There’s a large number of new releases this week, although only a handful of them are Korean and even fewer than that are likely to make any kind of impact at the box office. Going by current projections, the Tom and Jerry movie will be the likely winner this week. If you didn’t even know there was a new Tom and Jerry movie coming out, well, it’s an HBO Max release. The advertising for it in South Korea has been fairly robust, and the characters are reasonably well known. Stateside, Tom and Jerry is one of those cartoons that seems to get rebooted every few years, so when I write reasonably well known, I mean more among the target audience of children than I do the country overall, since the reboots appear on South Korean cable.
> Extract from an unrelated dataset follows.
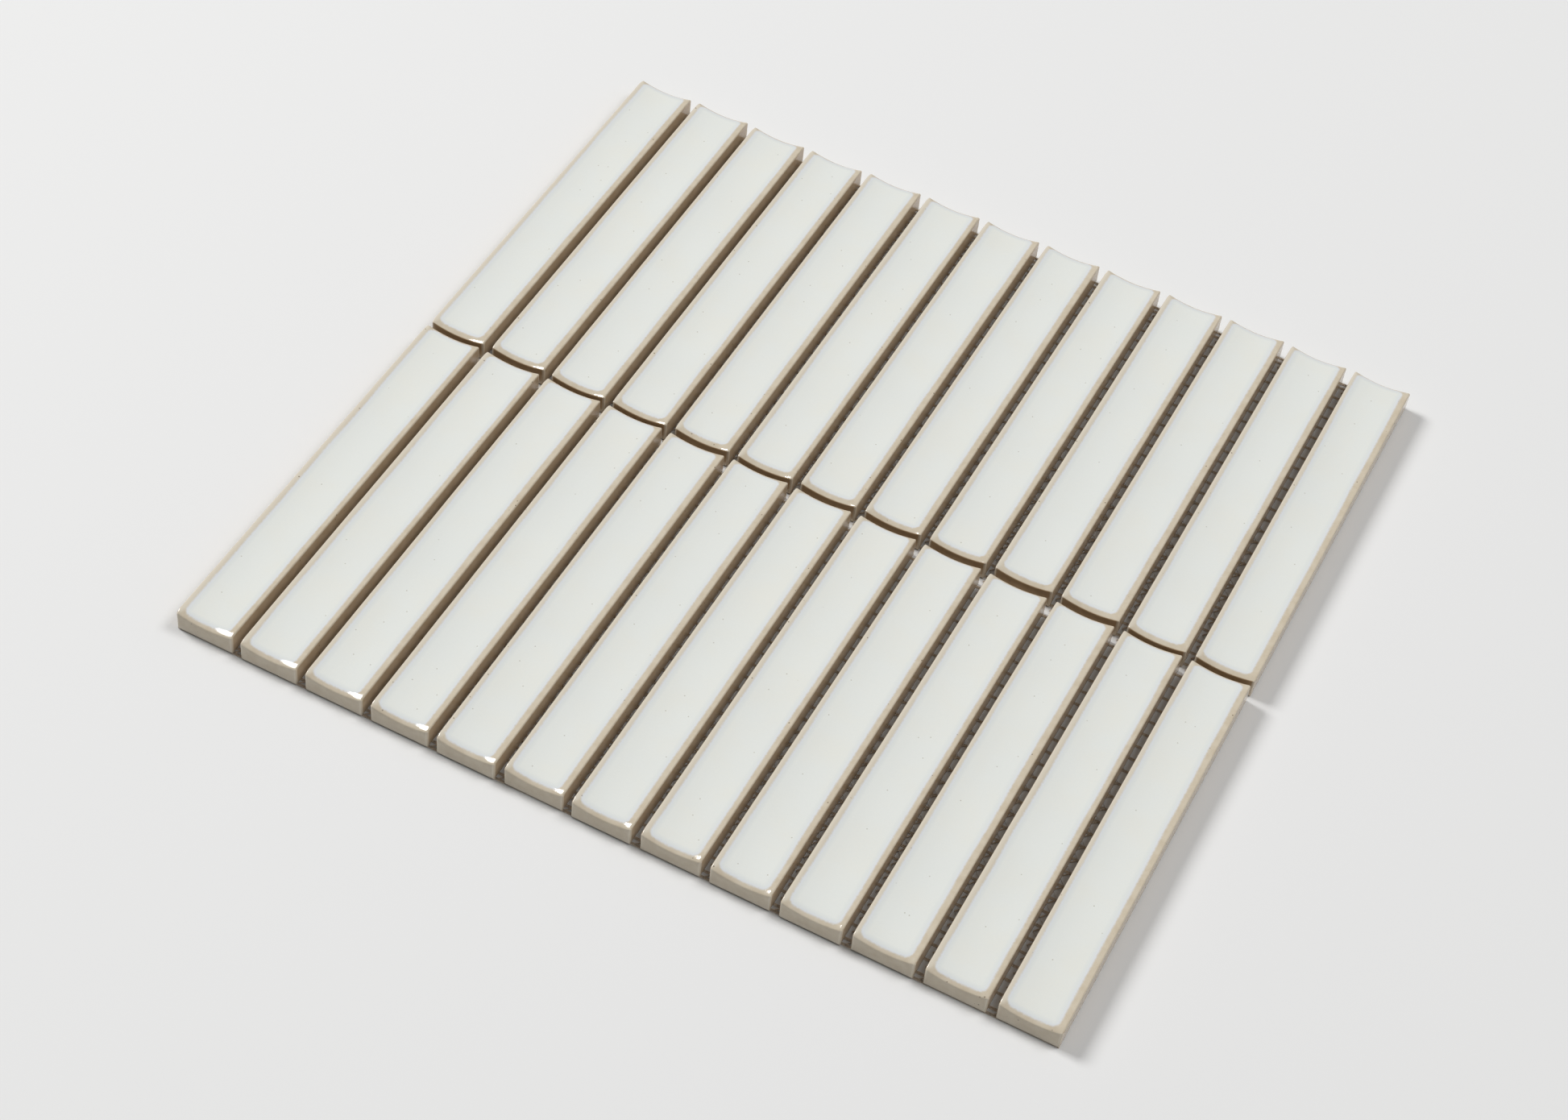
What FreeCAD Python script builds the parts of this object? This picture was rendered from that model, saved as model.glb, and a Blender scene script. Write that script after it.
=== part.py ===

A completely different kind of appeal to children comes in the form of Jungbrre’s Animal Diary, which is airing as a CGV exclusive. In this case, the titular Jungbrre is a minor YouTube celebrity. He’s a real-life zookeeper who has a fairly robust following making nature videos. His channel is here, although I can’t promise you’ll understand very much of what’s going on since his stuff isn’t English-subtitled. There’s just lots and lots of animals. I’m not expecting Jungbrre’s Animal Diary to set the box office on fire, but simply having a more professionally edited version of his videos available will probably improve Jungbrre’s prospects in the domestic nature documentary market- most of those air exclusively on television.
For more adult fare this week, there’s Plus Nine Romance. Alley Cat was so kind as to send me a press screener, although my review won’t be out until Friday. By adult fare, I mean that Plus Nine Romance deals with adult romantic relationships. The title is a reference to the four lead characters all being twenty-nine years old. They’re also women, so girl talk predominates regarding their four interlocking plotlines of boyfriends of differing quality. Plus Nine Romance is a pretty serious relationship movie, in that similarities to your own failed relationships may well seem inevitable. At least I certainly felt that way, the whole project feeling like a pendulum swinging from oh, she’s being too mean to him, to sheesh! She is putting up with way too much from him! All depending on which couple is currently in focus.
Women’s films like this aren’t common in the South Korean market. Although let’s be honest, they’re not really common anywhere. To this day Sex and the City is probably the main genre standard people think of, despite that show being so old at this point that it’s comically outdated, with characters acting dismissive toward such newfangled technology as e-mail. Sex and the City is also, somewhat confusingly, somehow even more sexually charged than most relationship-centric drama produced today, with little to no emphasis on the emotional aspect of relationships compared to the sexual ones. I am, you can probably tell, not that big a fan of the franchise.
Years ago, when Venus Talk was released in the South Korean market with explicit pretensions of engaging in similar storytelling, I was critical of it for many of these same reasons. Venus Talk ultimately lacked much cultural impact in the South Korean market because the themes were already passe, and often done better in cable television dramas anyway, I Need Romance coming to mind as an obvious example. As for Plus Nine Romance, I actually liked it quite a bit because the movie’s open more about relationships than it is sex, though the sex is still important, and also more romantic than erotic. The woman who directed it is my age, and possibly completely beyond the influence of Sex and the City at this point. Good for her, even if best case scenario Plus Nine Romance will probably be stuck playing to a fairly limited audience over streaming.